Il a déploré le recours à des procédés «alambiqués» pour empêcher l'Algérie de rapatrier ses archives «en les transférant du Centre des archives de Paris et Aix-en-Provence vers des lieux inconnus et en les éparpillant à travers l'ensemble de son territoire, et ce, en violation de la règle universelle garantissant l'unité des archives».
Approché également par l'APS, le politologue Olivier Le Cour Grandmaison a mis l'accent pour sa part sur le fait que la France a mené une véritable «guerre totale» faite de «razzias, destruction des villes et des villages, déportation des populations civiles, massacres de masse et enfumades».
L'auteur de La République impériale : politique et racisme d'Etat précise qu'«en février 1841, le général Bugeaud est nommé gouverneur général de l'Algérie et il va y mener une guerre totale, puisqu'elle méconnaît les dispositions des conflits conventionnels tendant à la protection des civils et reposant sur la distinction entre champs de bataille et sanctuaire».

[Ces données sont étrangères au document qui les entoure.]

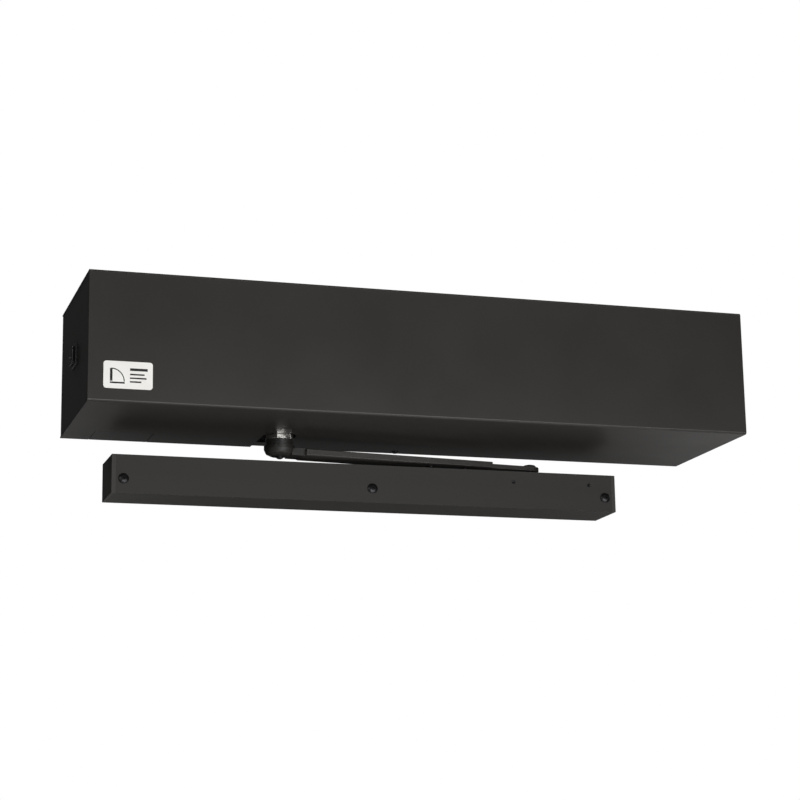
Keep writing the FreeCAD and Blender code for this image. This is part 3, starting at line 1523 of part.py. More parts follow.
def build_track_screws():
    """Three screws through the track: a plain neck inside it, and a thread in the door."""
    level = "%s + track_screw_level" % TRACK_BOTTOM
    screws = []
    for x in screw_places():
        neck = cross_screw(
            x, "-track_depth", level, "y",
            "track_screw_head", "track_screw_rise", "track_screw_neck", "track_depth",
        )
        screws.append(join(neck, bar(x, "0", level, "track_screw_thread", "track_screw_proud", "y")))
    node("track_screws", join(*screws))


def build_stop_screws():
    """Set screw that locks the stop, and a shorter one parked in the spare hole."""
    inner = "(track_depth / 2 - guide_width / 2)"
    z = "%s + stop_screw_level" % TRACK_BOTTOM
    setters = []
    for place, depth in (
        ("stop_screw_from_end", inner + " + stop_screw_bite"),
        ("stop_spare_from_end", inner + " - stop_screw_spare_gap"),
    ):
        x = "%s - %s" % (TRACK_RIGHT, place)
        stem = bar(
            x, "-track_depth + stop_screw_sunk", z,
            "stop_screw - slide_gap", depth + " - stop_screw_sunk", "y",
        )
        socket = hexagon(x, "-track_depth", z, "stop_screw_socket", "stop_screw_socket_depth", "y")
        setters.append(cut(stem, socket))
    node("stop_screws", join(*setters))


def build_stop():
    """Stop block at the latch end of the guide, with a rubber bumper for the shoe."""
    right = "(%s - track_cap_wall - stop_from_end)" % TRACK_RIGHT
    width = "(guide_width - 2 * shoe_gap)"
    low_y = TRACK_MIDDLE + " - guide_width / 2 + shoe_gap"
    rise = "(%s - %s)" % (SHOE_TOP, SHOE_BOTTOM)
    body = block(right + " - stop_length", low_y, SHOE_BOTTOM, "stop_length", width, rise)
    hole = bar(
        "%s - stop_screw_from_end" % TRACK_RIGHT, "-track_depth", "%s + stop_screw_level" % TRACK_BOTTOM,
        "stop_screw", "track_depth / 2 - guide_width / 2 + stop_screw_bite", "y",
    )
    node("track_stop", cut(body, hole))
    bumper = block(
        right + " - stop_length - bumper_length",
        low_y + " + bumper_margin",
        SHOE_BOTTOM + " + bumper_margin",
        "bumper_length", width + " - 2 * bumper_margin", rise + " - 2 * bumper_margin",
    )
    node("stop_bumper", bumper)


# ---------------------------------------------------------------- build and export
def build_all():
    build_back_plate()
    build_cover()
    build_cover_infill()
    build_end_caps()
    build_casing_screws()
    build_maker_plate()
    build_switch()
    build_casting()
    build_end_plugs()
    build_valves()
    build_bushes()
    build_spindle()
    build_piston()
    build_spring()
    build_drive()
    build_motor()
    build_bracket()
    build_transformer()
    build_board()
    build_board_parts()
    build_terminal_strip()
    build_leads()
    build_collar()
    build_hub()
    build_sleeve()
    build_rod()
    build_arm_screws()
    build_stud()
    build_shoe()
    build_rail()
    build_track_caps()
    build_track_screws()
    build_stop_screws()
    build_stop()


def export_all():
    doc.recompute()
    for obj in doc.Objects:
        if "Invalid" in obj.State or "Error" in obj.State:
            raise RuntimeError("%s (%s) failed: %s" % (obj.Label, obj.TypeId, obj.State))
    for obj in NODES:
        if obj.Shape.isNull() or not obj.Shape.isValid() or not obj.Shape.Solids:
            raise RuntimeError("%s has no valid solid" % obj.Label)
    os.makedirs("parts", exist_ok=True)
    for obj in NODES:
        obj.Shape.exportStep("parts/%s.step" % obj.Label)
        print(obj.Label, len(obj.Shape.Solids), "solids", round(obj.Shape.Volume), "mm3")
    print(len(NODES), "sub-parts")


build_all()
export_all()
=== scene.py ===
import json
import math

import bmesh
import bpy
from mathutils import Matrix, Vector


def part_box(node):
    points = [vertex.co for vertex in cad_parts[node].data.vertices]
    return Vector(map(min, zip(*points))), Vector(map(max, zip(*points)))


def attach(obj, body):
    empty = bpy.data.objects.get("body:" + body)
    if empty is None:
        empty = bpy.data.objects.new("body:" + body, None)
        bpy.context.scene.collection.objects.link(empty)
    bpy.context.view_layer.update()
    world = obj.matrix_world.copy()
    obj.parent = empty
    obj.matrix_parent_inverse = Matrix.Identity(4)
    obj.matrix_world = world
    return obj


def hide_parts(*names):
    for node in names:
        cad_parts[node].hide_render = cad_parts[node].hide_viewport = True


# A surface-mounted power door operator: header box, lever arm and slide track.
# Metres, in the CAD frame: X along the header, +Y into the wall, +Z up.

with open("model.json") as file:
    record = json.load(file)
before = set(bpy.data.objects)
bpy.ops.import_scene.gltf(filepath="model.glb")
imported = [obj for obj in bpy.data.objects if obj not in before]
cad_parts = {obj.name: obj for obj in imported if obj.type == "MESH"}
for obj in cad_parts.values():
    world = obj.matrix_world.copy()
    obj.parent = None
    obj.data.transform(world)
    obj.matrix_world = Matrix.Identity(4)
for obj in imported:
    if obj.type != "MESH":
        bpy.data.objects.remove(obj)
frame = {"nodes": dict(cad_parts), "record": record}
NODES = frame["nodes"]
RECORD = frame["record"]
BODY_OF = {
    node: body for body, members in RECORD["behaviour"]["bodies"].items() for node in members
}
SLOT_OF = {part["node"]: part["material_slot"] for part in RECORD["subparts"]}
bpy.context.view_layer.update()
MM = 0.001


# ---------------------------------------------------------------- node helpers
def add(tree, kind, inputs=None, **settings):
    """Adds one node; inputs maps a socket to a number, a colour or another node's output."""
    made = tree.nodes.new(kind)
    for name, setting in settings.items():
        setattr(made, name, setting)
    for socket, content in (inputs or {}).items():
        if isinstance(content, bpy.types.NodeSocket):
            tree.links.new(content, made.inputs[socket])
        else:
            made.inputs[socket].default_value = content
    return made


def srgb(hex_colour):
    """Linear colour from an sRGB hex value, by the curve of the sRGB standard."""
    channels = [int(hex_colour[i:i + 2], 16) / 255 for i in (0, 2, 4)]
    linear = [c / 12.92 if c <= 0.04045 else ((c + 0.055) / 1.055) ** 2.4 for c in channels]
    return (*linear, 1.0)


def per_metre(size_mm):
    """Texture scale that gives features of a real size."""
    return 1 / (size_mm * MM)


def surface(
    name, base, other, patch_mm, grain_mm, depth_mm, rough,
    drawn=(1, 1, 1), share=0.6, edge_highlight=None, **fixed,
):
    """Material with patches of two close colours, a grain that dents it, and an uneven gloss.

    drawn squeezes the pattern's coordinates, so an axis under 1 draws it out along that axis.
    The edge colour is a painted highlight, put on the rounded edges.
    fixed numbers go on the shader's own sockets.  The noise seldom leaves 0.3 to 0.7.
    """
    material = bpy.data.materials.new(name)
    material.use_nodes = True
    tree = material.node_tree
    tree.nodes.clear()
    place = add(tree, "ShaderNodeTexCoord").outputs["Object"]
    pulled = add(tree, "ShaderNodeMapping", {"Vector": place, "Scale": drawn}).outputs["Vector"]
    patches = add(tree, "ShaderNodeTexNoise", {
        "Vector": pulled, "Scale": per_metre(patch_mm), "Detail": 3.0, "Roughness": 0.55,
    })
    grain = add(tree, "ShaderNodeTexNoise", {
        "Vector": pulled, "Scale": per_metre(grain_mm), "Detail": 3.0, "Roughness": 0.6,
    })
    amount = add(tree, "ShaderNodeMapRange", {
        "Value": patches.outputs["Fac"], "From Min": 0.35, "From Max": 0.65, "To Max": share,
    })
    colour = add(tree, "ShaderNodeMixRGB", {
        "Fac": amount.outputs["Result"], "Color1": srgb(base), "Color2": srgb(other),
    }).outputs["Color"]
    gloss = add(tree, "ShaderNodeMapRange", {
        "Value": patches.outputs["Fac"], "From Min": 0.3, "From Max": 0.7,
        "To Min": rough[0], "To Max": rough[1],
    })
    # painted highlight: the rounded edges take a lighter colour than the faces
    if edge_highlight:
        edge = add(tree, "ShaderNodeAttribute", attribute_name="rounded_edge")
        colour = add(tree, "ShaderNodeMixRGB", {
            "Fac": edge.outputs["Fac"], "Color1": colour, "Color2": srgb(edge_highlight),
        }).outputs["Color"]
    bump = add(tree, "ShaderNodeBump", {
        "Height": grain.outputs["Fac"], "Distance": depth_mm * MM,
    })
    shader = add(tree, "ShaderNodeBsdfPrincipled", {
        "Base Color": colour, "Roughness": gloss.outputs["Result"],
        "Normal": bump.outputs["Normal"],
    }, name="Shader")
    for socket, number in fixed.items():
        shader.inputs[socket.replace("_", " ")].default_value = number
    add(tree, "ShaderNodeOutputMaterial", {"Surface": shader.outputs["BSDF"]})
    return material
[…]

«Tels sont les moyens de cette guerre dont les conséquences vont être une baisse spectaculaire du nombre des ‘‘indigènes''», soutient-il.
L'universitaire français rapporte qu'«entre 1830 et 1872, la population autochtone a ainsi perdu environ 875 000 personnes en raison des effets cumulés de ces guerres presque ininterrompues, de la misère et des famines qu'elles ont favorisées et aggravées».
Dans cet inventaire macabre, Olivier Le Cour Grandmaison rappelle, en outre, «les terribles massacres de Sétif, Guelma et Kherrata» ainsi que ceux du 17 Octobre 1961, à Paris, «dans un contexte où il est de notoriété publique que la torture, les exécutions sommaires et les disparitions forcées font également partie des pratiques de la police française que dirige, dans la région parisienne, le préfet Maurice Papon».